John the Baptist was given a message and mission to prepare Jesus’ way. Today, you may be given a message and mission that God uses to prepare the world for the final coming of Jesus. The preparatory part of that message and mission can be called prophetic. It is futuristic in nature because God is telling you where and how to build, and as a builder you see God’s plan as an architect.
Are you a visionary?
As another example, Agabus the prophet bound Paul’s hands and spoke a personal word to Paul, foretelling Paul’s future. Though there are many counterfeit activities abroad, they are counterfeiting the true prophetic activity of this kind of foretelling. So, personal foretelling is scriptural regardless of other falseness that you may witness. However, not all prophets act as Agabus.
Just observe the Bible prophet example, and the term prophetic is defined. The worse thing you can do is pigeon-hole the term prophetic to mean your favorite Bible prophets, or the current prophets of the day. Even if you once moved as a prophet, that does not indicate that you are still in sync with God. It is unbelievably easy to get out of sync with God. Emotional words, using a prophetic vernacular, maintaining association with other prophets, or experiencing prophetic worship do not guarantee you that your words are present truth prophetic words. If it were just that easy. Instead, God has us go through dry spells where our words drop to the ground in lieu of a character building lesson. And we do not get back a present truth message or fresh manna until we learn it. And, usually, the lesson grinds you into the earth. Sorry, but that is God’s reality.

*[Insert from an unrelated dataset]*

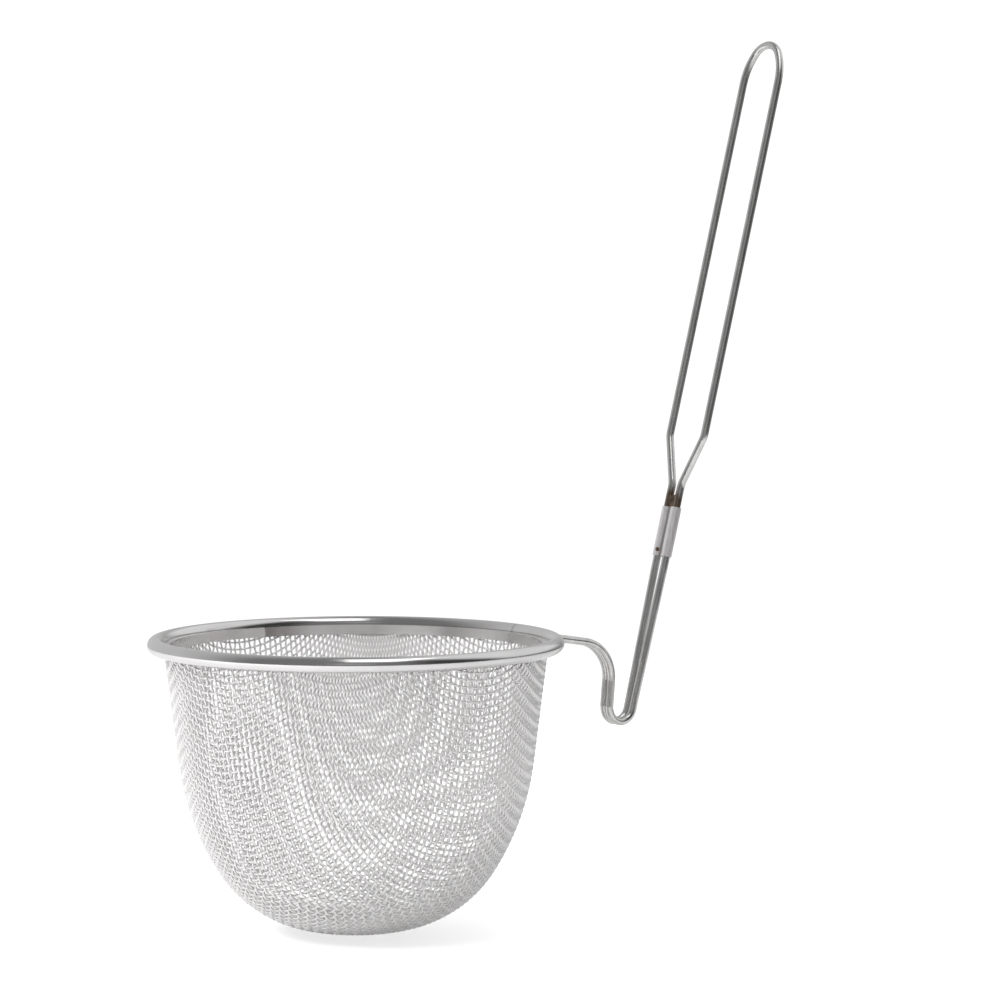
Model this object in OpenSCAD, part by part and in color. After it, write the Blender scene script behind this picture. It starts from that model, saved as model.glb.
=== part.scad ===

I perceive God is speaking a preparatory word to His people to prepare His bride. I believe future prophets will not be interested in telling you about ways you can escape impending doom. They will not interested be interested in explaining how all the events of Revelation will manifest themselves. Instead, they will desire to speak a word that causes you to go to God’s next level for your life—in maturity. God’s present truth prophetic word is a word sounding a trumpet; it sounds an alarm to get ready, but also sounds the trumpet for God’s future prophetic festivities.
Though I observe many ministries making loud soundings of prophetic utterance, I perceive God’s true prophetic utterance is much quieter in the earth right now, in 2011. This utterance is heard by those that desire Him, and Him alone. To find God’s prophetic, you must desire to know Him more than anything that can overshadow His voice. It is then—God’s thunderous voice is distinctly heard.
Finally, I think you can expect is a shift away from the most popular ministers selling books, broadcasting to thousands, and who are the most respected. I see a day in the next few years where God is raising up a bunch of unknowns–voices in the wilderness, the most unlikely candidates.
It is how one functions that makes them a prophet, and that functioning is not a switch that turns on 24/7. That means you can be called with a gift of a prophet and only use that gift as needed. Many times end up at a client and play the role of a senior business analyst; at other times, a business intelligence solution advisor, and at other times a project manager. God uses different gifts as He has need, not your need. He is the Client so to speak. We serve His need, not what we want to push.